Scholars go to the schools to teach science
Princeton NJ -- As a high school science teacher, Mark Volpe has attended his share of professional development programs and seminars. Few, however, have given him the chance to ask such big philosophical questions as, "What are the criteria for truth? How do we know what is true?"
"I enjoyed it thoroughly," said Volpe. "It was so nice to go into an academic setting and be able to ask someone else questions, instead of standing up in front of a room and talking. It's nice to have a little role reversal."
The seminar paired Lemonick, whose humor and plain language made him a beloved teacher at Princeton, with Ilene Levine, a third-grade teacher from Roosevelt, N.J., who interspersed his anecdotes and scientific explanations with practical, hands-on demonstrations. The teachers built their own telescopes, peered through prisms and gazed at a simulated cosmos in a miniature planetarium that can be used in classrooms.
"It is really an opportunity for Aaron to share what he is so very good at," said John Webb, director of Teacher Prep. "He weaves a kind of magic with the teachers. And he and Ilene work very well together."
The seminars grew out of Teacher Prep's three-year-old Teachers as Scholars initiative, which brings 80 teachers from 13 local school districts to the Princeton campus each year to attend workshops with faculty members in a variety of disciplines. More than a dozen faculty members participate in the seminars, which meet as many as four times in a semester.
Teachers as Scholars participants asked for more science seminars, said Webb, so the Teacher Prep staff used a grant from the Ernest Christian Klipstein Foundation to develop the science seminars with Lemonick and Levine. As a new twist, they brought the program to the schools. The first session took place in the East Windsor School District and the second was in the Crossroads Middle School in South Brunswick.

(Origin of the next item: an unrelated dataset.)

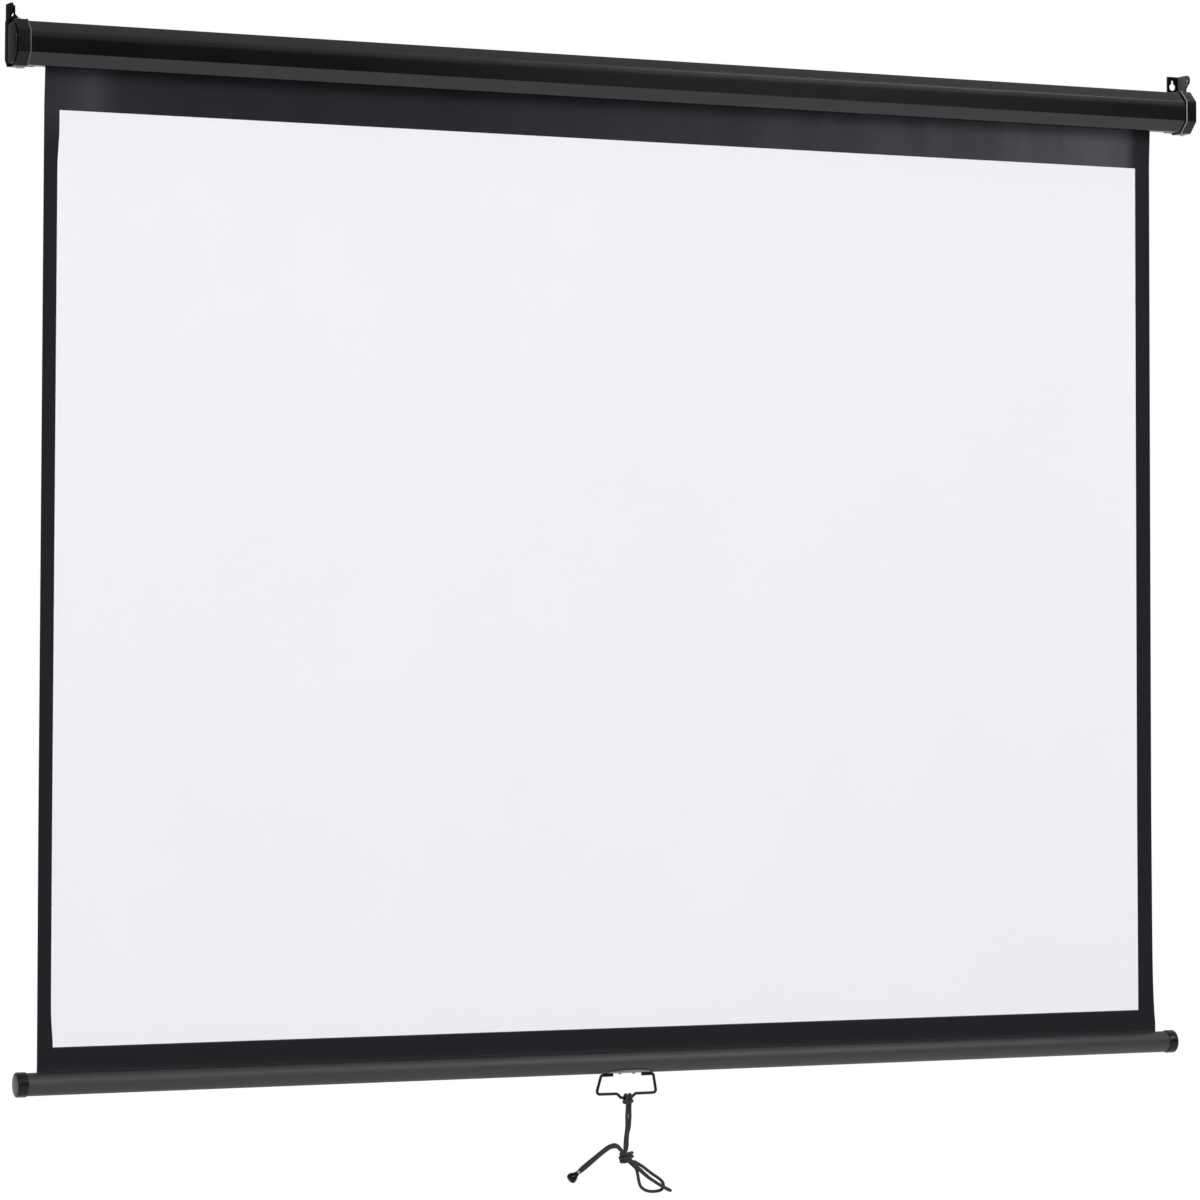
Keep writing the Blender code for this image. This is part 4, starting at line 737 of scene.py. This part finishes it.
def cloth_ripple(x, z):
    """How far the hanging cloth stands back of its plane: slow waves that fade at both ends."""
    hang = held((casing_foot - z) / 0.06) * held((z - white_foot) / 0.35)
    edge = min(x - cloth_left, cloth_right - x)
    curl = 1.6 * exp(-edge / 0.035)
    wave = 1.3 + 0.5 * sin(5.1 * x + 0.6) + 0.3 * sin(11.3 * x - 1.9 * z + 1.1)
    return (curl + wave) * hang * mm


def lines(*stops):
    """Even steps between stops, each given with the number of steps up to the next."""
    found = []
    for (a, count), (b, _) in zip(stops, stops[1:]):
        found += [a + (b - a) * k / count for k in range(count)]
    return found + [stops[-1][0]]


def keep_flat(obj):
    """Store every point's present place, so that the weave moves with the cloth."""
    flat = obj.data.attributes.new("flat", "FLOAT_VECTOR", "POINT")
    flat.data.foreach_set("vector", [c for v in obj.data.vertices for c in v.co])


def cloth_sheet(name, xs, zs, print_of, ripple):
    """A closed thin cloth: a printed front, a black back and cut edges."""
    bm = bmesh.new()
    walls = []
    for depth in (-cloth_thick / 2, cloth_thick / 2):
        grid = [[bm.verts.new((drawn(x, z), cloth_y + depth + ripple(x, z), z)) for z in zs] for x in xs]
        walls.append(grid)
        for i in range(len(xs) - 1):
            for j in range(len(zs) - 1):
                face = bm.faces.new((grid[i][j], grid[i + 1][j], grid[i + 1][j + 1], grid[i][j + 1]))
                middle = ((xs[i] + xs[i + 1]) / 2, (zs[j] + zs[j + 1]) / 2)
                face.material_index = print_of(*middle) if depth < 0 else 2
    front, back = walls
    for i in range(len(xs) - 1):
        for j in (0, len(zs) - 1):
            bm.faces.new((front[i][j], front[i + 1][j], back[i + 1][j], back[i][j])).material_index = 1
    for j in range(len(zs) - 1):
        for i in (0, len(xs) - 1):
            bm.faces.new((front[i][j], front[i][j + 1], back[i][j + 1], back[i][j])).material_index = 1
    bmesh.ops.recalc_face_normals(bm, faces=bm.faces)
    made = placed(name, bm, 60)
    keep_flat(made)
    for coat in (white_cloth, black_border, black_back, navy_line):
        made.data.materials.append(coat)
    return made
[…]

Webb said that going to the schools underscored the program's commitment to participating in the area's schools and communicated to students in the schools that their teachers also engaged in learning. "And it worked," he said. "When we were out in the courtyard working with our sky domes, students came over and asked what we were doing."
At the South Brunswick session, Lemonick started with a discussion of Galileo and told the story of how scientists through the ages have leveraged hard-won bits of evidence to build a deep understanding of the universe.
Ancient scientists, he explained, divided the cosmos into "down here" where things were messy and imperfect and "up there" where everything was perfect and geometric. Galileo, working with the crudest of instruments by today's standards, was among the first to replace wishful thinking with hard facts.
"He looked at the sun and it was dirty," said Lemonick. "It had spots, and they moved. They moved! So the sun was not perfect at all.
"He shattered this universe, and he did it with a telescope," he said. "Every technical development showed astronomers a universe that they could not have possibly imagined."
And with that, Lemonick and Levine divided the teachers into small groups and handed out kits from which the teachers built their own telescopes from cardboard tubes and plastic lenses. Later, as the teachers struggled to use their scopes to discern an exit sign at the end of the hall, Lemonick noted that Galileo's lenses were not much more powerful than the ones they were using.
"I don't know, Aaron," said Erin Harsell of the Montgomery Township School District, as she fiddled with her cardboard tube. "I don't know how he did it. It takes a lot of patience!"
In the afternoon, Levine set up a clear plastic dome outside and showed the teachers how they could use it in a yearlong project to track the motion of the sun and predict the dates of solstices and equinoxes.
For Joseph Trybulski, who supervises the science program for Hillsborough Township and its 36 middle and high school science teachers, such demonstrations were very valuable. "It inspired me to put together some resources that teachers in the department can use," said Trybulski.
For many teachers, it was the combination of big-picture questions and hands-on examples that made the seminar appealing. What impressed Volpe was not a particular answer to his big question about truth, but the way in which the seminar helped him think about it. "This program gives you an opportunity to think without too much pressure," he said.